Expressions and Assignment
• imperative languages operate by changing program state.
This is done using destructive assignment statements.
• General format:
target = expression
• Assignment operators: = or :=
• Expressions represent a value and have a type.
• Understanding expressions means understanding operator
precedence, operator overloading, casting and type conversion,
among other issues.
• Machine language supports data types indirectly through different
instructions:
integer add/sub/mul/div
versus
floating point add/sub/mul/div, for example.
• Internally, no visible way to distinguish integers from floats from
characters.
– Languages from Fortran on have provided some protection from
type errors, and some ability to define new types.
Assignment Semantics
• Evaluate expression to get a single value
• Copy the expression value to the target.
• Pure imperative programs implement copy semantics (as
opposed to the reference semantics used in object-oriented
languages)
Procedural Programming
• Nicholas Wirth described imperative programs as being
“algorithms plus data structures”.
• Algorithms become programs through the process of
procedural programming and stepwise refinement.
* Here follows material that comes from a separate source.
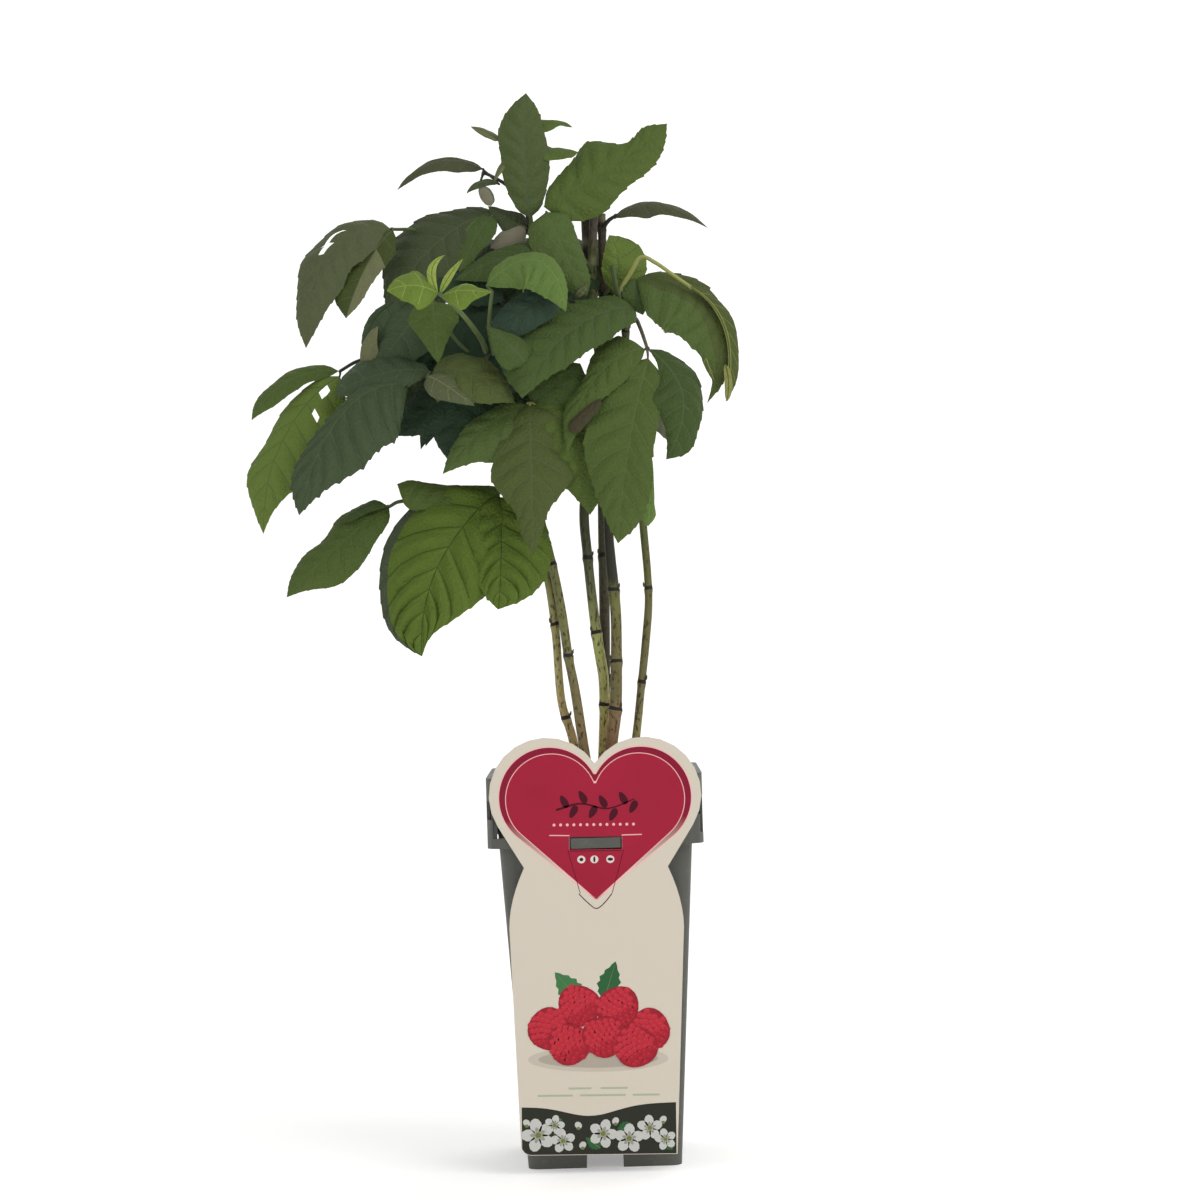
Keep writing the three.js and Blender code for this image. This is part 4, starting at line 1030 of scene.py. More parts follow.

• Imperative programming + procedures = procedural
programming.
• Libraries of reusable functions support the process (functions
= procedures)
• Procedural programming used in the form of interfaces known
as Procedural Abstraction
Procedural Abstraction
• Procedural abstraction allows the programmer to be
concerned mainly with the interface between the function
(procedure) and what it computes, ignoring the details of how
the computation is accomplished.
• Abstraction allows us to think about what is being done, not
how it is implemented.
Stepwise Refinement
• Stepwise refinement (also called functional decomposition)
uses procedural abstraction by developing an algorithm from
its most general form [the abstraction] into a specific
implementation.
• Programmers start with a description of what the program
should do, including I/O, and repeatedly break the problem
into smaller parts, until the sub-problems can be expressed in
terms of the primitive states and data types in the language.